Main takeaway: Constantly remind yourself and your team of the acute customer problem you want to solve. Then, work your way backwards and find the technology that provides you with the best solution.

Further reading:

Trap #4: Limit Data Science to product R&D#

Img A normal day at work in your data team, as imagined by the HR department

Startups also bring together people with greatly varying degrees of data literacy and technical understanding. Depending on age and background, a data scientist’s role may seem very alienated to leads in other functions. That can make them less inclined to speak to your team about their pain points and challenges. In return, you will have limited visibility and understanding of their problems, reducing your ability to create valuable solutions for them (remember Trap #3).

However, almost every company function can benefit from the skillset and technology available in the data team: huge improvements in efficiency and performance can be achieved through automation, scraping, predictive modeling and iterative improvement via A/B tests. Yet your stakeholders may only observe your team’s (very technical) work on the core product and not be aware of their ability to help out.

It is your task as data leader to be proactive and seek a regular dialogue with each function. Strive to improve the data literacy of key stakeholders where needed. Depending on the degree of collaboration, it may also make sense to “Champion” one of your team members to a specific function, increasing the ownership and involvement from both sides.

Main takeaway: If you want to harness the skills in your team to become an efficient, data-driven organisation, you need to collaborate with all business functions in a proactive manner and educate key stakeholders in data literacy.

Further reading:

Trap #5: Overengineering your reporting#

Img It’s just a simple report I had in my previous role, they said

Senior employees are often hired to bring in valuable know-how from larger organisations. They are also used to the perks of corporate life, including a back office with plenty of manpower and funding, free lunch vouchers and pension plans. You, on the other hand, are running your data team with limited resources, heavily prioritizing tasks and bringing in stale sandwiches.

These two worlds collide when senior employees request the same standard of reporting/analytics they were used to in their previous role. They may be unaware that these reports were built over years by a designated data team. If you implement these projects as requested, they will tie up a good part of your team´s precious resources. The problem is that your stakeholder is focused too much on the solution, instead of the problem (just as your team in Trap #3). Therefore, when they describe the desired layout, tables and filters to you, respond by asking what questions they want to be able to answer. Identify the truly essential elements, explain your situation (limited resources) and cut out all the “nice to have” bits.

This is even more important because you may find that the new reporting is rarely used, even though it is executed exactly as requested. This is due to your stakeholders feeling the same pressure as you do: they need to divide their time wisely across many tasks since they have less resources now, so time for number crunching is limited.

To hold your stakeholders accountable, involve them in your Roadmap Planning. Ask them how often they think they will use the new report/tool and explain that you need to weigh each request against another on the impact it has. Remind them you will check on how much they will use what they ask for.

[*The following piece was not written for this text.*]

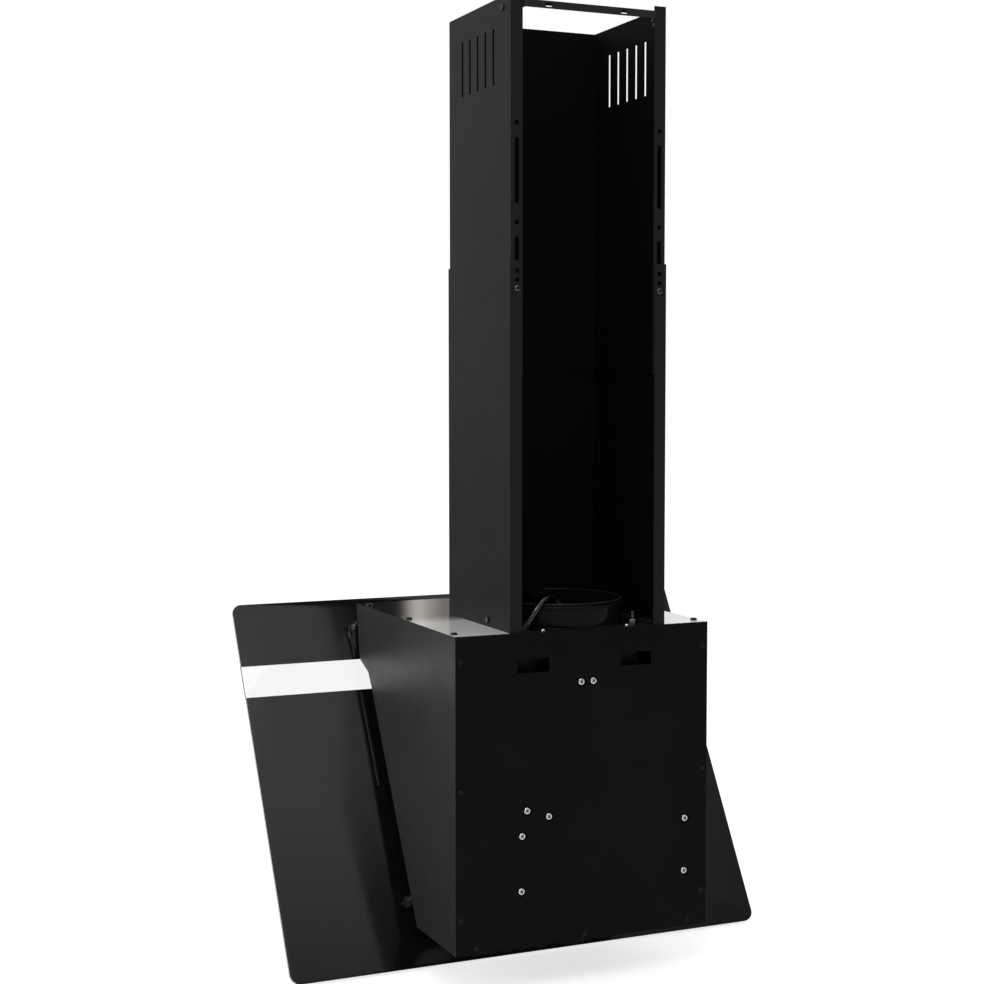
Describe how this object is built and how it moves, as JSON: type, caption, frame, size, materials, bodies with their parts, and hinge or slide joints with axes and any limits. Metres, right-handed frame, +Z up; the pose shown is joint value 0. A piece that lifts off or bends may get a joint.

Main Takeaway: Change the focus on your stakeholders´problem, not a pre-defined solution and discuss what elements of reporting really are indispensable. Involve them in your roadmap planning to prioritize and hold them accountable.

Further reading:

Closing remarks#

I hope you find comfort or advice in one of the five situations described and that it may help you to make different mistakes, not the same. As a Quote from Otto von Bismarck (German chancellor from 1871 to 1890), put it:

“Only a fool learns from his own mistakes. The wise man learns from the mistakes of others.”